Excess Inventory: Determine usable stock that exceeds anticipated turnover time. Adjust maintenance activities and purchasing.
Prioritize Active Inventory: Focus on items with the most significant impact on service and investment. Note critical spares and repairable parts to save money.
Establish a Baseline: I referred to this earlier where you have a minimum threshold for stock. If the quantity for that item drops below that minimum, you’ll consider two things. First, purchasing and adjusting minimum levels. Second, maintenance activities to see why you require more parts so often.
The Role of a CMMS in Managing STR
Utilizing a CMMS in your maintenance department brings benefits that affect STR. You can input a lot of the aforementioned data. In your inventory list note the following:
- Critical spares.
- Repairable parts.
- Minimum quantities.
- Physical count. A routine physical count of the stockroom helps you mark which parts don’t move. It also ensures better oversight over quantity.
- Costs and vendors for each part.
- Date last used.
- For better records, assign parts to assets, PMs, and work orders.
Achieving Balance with the Stock Turnover Ratio
Understanding the stock turnover rate means you’re paying attention to overall costs. For companies such as grocery stores, you want a high STR. You can’t have food items sitting on shelves going past expiration dates.
Other retailers desire a high ratio. This means stock moves. Clothes, shoes, appliances, and other stock get replaced throughout a twelve-month period.

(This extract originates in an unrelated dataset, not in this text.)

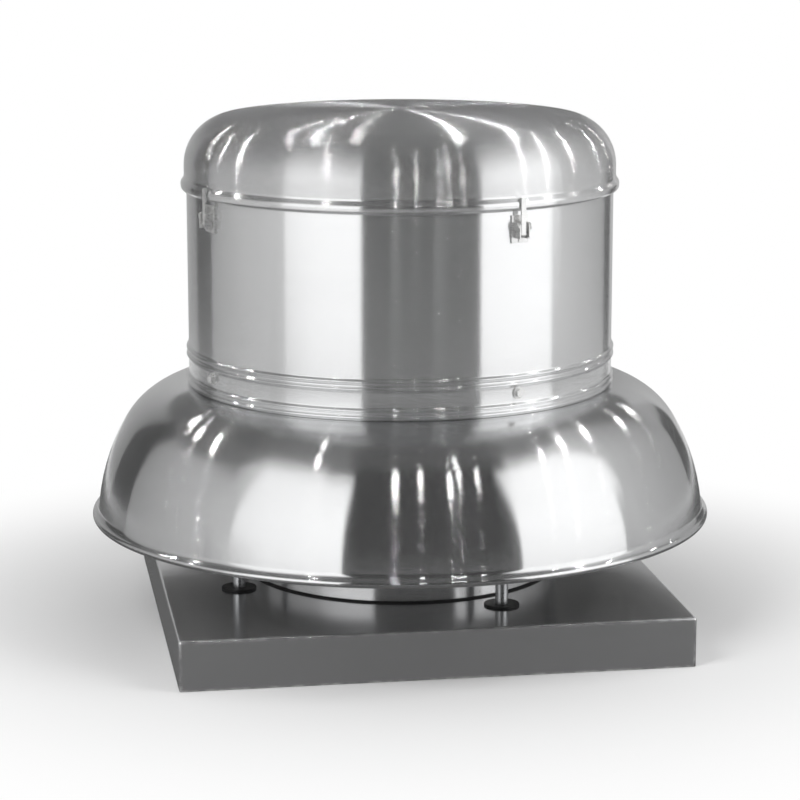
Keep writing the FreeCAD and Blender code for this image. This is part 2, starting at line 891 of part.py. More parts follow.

For maintenance, however, you have to find a good balance. Too many parts used means a required look at operations. You want efficiency and productivity. Review your PM strategy.
Review purchases. Be aware of how many "items" come in a package. For instance: A package contains six widgets. However, you use one widget every six months.
You might look for a vendor that sells fewer in a package or limit the amount of packages you purchase.
Also, be aware of how many "items" you use. For instance: A package contains two widgets, but the work order calls for six.
This affects purchasing decisions and STR.